Set exercise:
Scan the material below for lines with the word "Identity" and report how many there are, with nothing added.

## begin

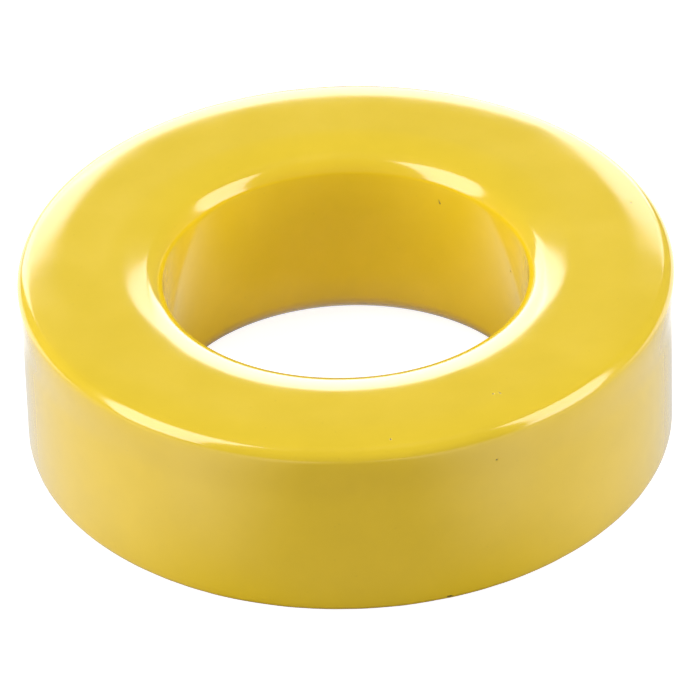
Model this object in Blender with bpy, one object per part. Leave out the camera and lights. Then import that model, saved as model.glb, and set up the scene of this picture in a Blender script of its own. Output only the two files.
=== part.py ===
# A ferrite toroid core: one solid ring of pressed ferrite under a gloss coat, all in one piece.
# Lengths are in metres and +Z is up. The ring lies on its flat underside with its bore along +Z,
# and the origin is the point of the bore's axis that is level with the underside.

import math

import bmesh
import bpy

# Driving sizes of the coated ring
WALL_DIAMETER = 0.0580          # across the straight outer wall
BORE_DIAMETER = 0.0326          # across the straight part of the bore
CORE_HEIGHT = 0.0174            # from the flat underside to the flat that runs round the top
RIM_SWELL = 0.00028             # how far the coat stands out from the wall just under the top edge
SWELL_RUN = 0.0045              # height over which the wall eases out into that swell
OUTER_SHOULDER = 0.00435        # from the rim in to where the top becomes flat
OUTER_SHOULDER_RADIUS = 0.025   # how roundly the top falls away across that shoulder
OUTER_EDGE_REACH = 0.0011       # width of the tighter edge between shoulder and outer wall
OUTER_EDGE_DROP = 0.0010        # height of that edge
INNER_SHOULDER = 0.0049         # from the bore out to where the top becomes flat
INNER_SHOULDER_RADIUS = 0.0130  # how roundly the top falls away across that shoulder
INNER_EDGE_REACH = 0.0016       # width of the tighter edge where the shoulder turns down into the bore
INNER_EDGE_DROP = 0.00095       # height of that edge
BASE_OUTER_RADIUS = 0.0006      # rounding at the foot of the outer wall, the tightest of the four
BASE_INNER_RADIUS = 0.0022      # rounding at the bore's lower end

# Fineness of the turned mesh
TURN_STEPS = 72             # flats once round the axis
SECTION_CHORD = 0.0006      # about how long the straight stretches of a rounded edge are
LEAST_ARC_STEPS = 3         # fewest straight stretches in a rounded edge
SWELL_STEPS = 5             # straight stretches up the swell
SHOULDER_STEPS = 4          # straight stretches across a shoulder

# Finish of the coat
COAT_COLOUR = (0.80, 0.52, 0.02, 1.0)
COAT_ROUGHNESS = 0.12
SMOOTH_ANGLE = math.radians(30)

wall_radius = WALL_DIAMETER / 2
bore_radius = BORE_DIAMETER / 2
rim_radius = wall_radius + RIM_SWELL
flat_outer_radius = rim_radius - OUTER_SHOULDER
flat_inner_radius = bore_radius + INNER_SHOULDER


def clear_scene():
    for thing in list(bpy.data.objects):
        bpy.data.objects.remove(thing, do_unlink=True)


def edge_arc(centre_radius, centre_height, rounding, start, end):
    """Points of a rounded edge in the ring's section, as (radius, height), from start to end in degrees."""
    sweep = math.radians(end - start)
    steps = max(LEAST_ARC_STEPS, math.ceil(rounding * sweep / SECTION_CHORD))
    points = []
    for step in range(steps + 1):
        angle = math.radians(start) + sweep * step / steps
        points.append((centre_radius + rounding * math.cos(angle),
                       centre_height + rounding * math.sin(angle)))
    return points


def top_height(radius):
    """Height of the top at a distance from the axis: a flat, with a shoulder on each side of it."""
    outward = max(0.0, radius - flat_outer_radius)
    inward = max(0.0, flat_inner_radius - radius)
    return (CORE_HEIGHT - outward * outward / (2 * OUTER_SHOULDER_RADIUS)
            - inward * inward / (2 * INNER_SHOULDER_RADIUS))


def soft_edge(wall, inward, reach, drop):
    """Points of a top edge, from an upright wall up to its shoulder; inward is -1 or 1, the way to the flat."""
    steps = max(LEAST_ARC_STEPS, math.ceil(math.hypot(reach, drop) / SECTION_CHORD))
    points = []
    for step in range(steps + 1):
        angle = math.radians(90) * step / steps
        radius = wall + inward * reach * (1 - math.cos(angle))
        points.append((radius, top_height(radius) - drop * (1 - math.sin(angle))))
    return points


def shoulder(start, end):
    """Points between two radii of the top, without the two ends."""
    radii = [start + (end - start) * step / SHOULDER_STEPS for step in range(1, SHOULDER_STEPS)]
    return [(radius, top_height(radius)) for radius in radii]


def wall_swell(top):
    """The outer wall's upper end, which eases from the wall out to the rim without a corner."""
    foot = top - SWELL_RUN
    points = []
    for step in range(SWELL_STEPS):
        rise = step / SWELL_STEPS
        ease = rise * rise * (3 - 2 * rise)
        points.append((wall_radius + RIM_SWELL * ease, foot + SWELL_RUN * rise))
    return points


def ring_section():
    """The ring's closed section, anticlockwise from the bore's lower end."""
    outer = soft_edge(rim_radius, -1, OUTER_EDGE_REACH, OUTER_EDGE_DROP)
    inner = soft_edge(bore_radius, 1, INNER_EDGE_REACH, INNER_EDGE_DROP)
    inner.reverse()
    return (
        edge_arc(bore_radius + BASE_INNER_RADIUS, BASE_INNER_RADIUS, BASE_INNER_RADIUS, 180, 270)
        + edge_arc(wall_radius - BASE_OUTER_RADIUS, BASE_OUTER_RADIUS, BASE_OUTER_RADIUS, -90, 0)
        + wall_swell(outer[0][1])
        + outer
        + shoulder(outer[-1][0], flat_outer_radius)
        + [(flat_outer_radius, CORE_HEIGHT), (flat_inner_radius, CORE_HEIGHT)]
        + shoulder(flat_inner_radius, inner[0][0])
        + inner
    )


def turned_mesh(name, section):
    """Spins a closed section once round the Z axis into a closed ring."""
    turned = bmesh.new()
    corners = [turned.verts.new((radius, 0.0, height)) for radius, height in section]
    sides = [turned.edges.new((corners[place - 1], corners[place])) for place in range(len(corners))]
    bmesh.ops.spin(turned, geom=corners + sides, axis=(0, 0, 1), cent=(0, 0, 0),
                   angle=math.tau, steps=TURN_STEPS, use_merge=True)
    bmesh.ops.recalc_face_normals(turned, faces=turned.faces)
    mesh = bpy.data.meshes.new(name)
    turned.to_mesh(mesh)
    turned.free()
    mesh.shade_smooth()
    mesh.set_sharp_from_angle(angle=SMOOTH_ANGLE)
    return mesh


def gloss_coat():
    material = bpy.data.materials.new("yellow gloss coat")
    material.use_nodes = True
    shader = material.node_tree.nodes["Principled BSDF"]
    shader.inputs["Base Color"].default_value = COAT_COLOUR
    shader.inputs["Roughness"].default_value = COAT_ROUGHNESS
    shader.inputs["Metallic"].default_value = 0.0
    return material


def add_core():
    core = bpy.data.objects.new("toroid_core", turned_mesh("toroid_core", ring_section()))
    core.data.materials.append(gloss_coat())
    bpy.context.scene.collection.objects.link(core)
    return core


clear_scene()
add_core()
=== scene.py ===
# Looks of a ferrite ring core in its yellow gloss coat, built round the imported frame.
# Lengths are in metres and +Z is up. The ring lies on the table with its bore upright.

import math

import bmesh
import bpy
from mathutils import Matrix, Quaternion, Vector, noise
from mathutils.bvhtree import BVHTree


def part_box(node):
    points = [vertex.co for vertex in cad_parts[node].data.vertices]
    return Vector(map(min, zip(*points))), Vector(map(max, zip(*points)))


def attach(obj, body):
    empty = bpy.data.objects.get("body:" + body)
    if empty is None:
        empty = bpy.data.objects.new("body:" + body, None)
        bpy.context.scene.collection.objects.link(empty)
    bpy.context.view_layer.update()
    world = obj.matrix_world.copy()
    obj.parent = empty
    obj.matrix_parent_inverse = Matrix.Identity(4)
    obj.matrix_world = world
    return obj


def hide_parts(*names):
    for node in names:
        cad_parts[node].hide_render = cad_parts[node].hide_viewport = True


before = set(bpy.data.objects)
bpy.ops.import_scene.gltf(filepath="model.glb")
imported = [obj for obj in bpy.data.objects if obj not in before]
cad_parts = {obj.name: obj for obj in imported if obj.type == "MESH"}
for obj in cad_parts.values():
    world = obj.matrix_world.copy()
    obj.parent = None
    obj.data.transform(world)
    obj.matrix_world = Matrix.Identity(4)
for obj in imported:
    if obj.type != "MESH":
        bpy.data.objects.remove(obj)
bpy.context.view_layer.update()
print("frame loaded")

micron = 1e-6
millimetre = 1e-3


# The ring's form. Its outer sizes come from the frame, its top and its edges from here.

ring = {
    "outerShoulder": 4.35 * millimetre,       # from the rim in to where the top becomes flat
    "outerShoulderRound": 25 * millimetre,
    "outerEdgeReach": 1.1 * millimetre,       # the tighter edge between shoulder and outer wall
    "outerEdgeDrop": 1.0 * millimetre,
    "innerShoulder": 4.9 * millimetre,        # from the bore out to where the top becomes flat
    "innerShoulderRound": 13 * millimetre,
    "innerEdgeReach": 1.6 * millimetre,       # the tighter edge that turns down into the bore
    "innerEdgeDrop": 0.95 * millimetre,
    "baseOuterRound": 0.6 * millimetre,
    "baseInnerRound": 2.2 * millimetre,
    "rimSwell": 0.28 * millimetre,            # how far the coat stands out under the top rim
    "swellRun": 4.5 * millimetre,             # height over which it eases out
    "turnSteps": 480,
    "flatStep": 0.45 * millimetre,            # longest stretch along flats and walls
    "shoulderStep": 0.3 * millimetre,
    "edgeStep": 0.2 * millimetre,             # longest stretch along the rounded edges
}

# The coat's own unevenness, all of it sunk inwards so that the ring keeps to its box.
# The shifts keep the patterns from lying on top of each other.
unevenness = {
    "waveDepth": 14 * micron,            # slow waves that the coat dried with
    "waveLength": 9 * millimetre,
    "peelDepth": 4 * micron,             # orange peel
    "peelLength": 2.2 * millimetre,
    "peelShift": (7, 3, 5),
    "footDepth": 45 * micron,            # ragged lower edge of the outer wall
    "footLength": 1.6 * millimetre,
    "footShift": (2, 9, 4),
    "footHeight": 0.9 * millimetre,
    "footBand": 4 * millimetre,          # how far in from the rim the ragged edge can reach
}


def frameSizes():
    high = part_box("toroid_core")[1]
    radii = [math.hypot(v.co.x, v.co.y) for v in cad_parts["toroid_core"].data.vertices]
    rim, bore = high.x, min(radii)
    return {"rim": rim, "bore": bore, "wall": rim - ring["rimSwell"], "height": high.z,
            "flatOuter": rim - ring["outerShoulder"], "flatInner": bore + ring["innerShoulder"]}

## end

Response to this exercise:
2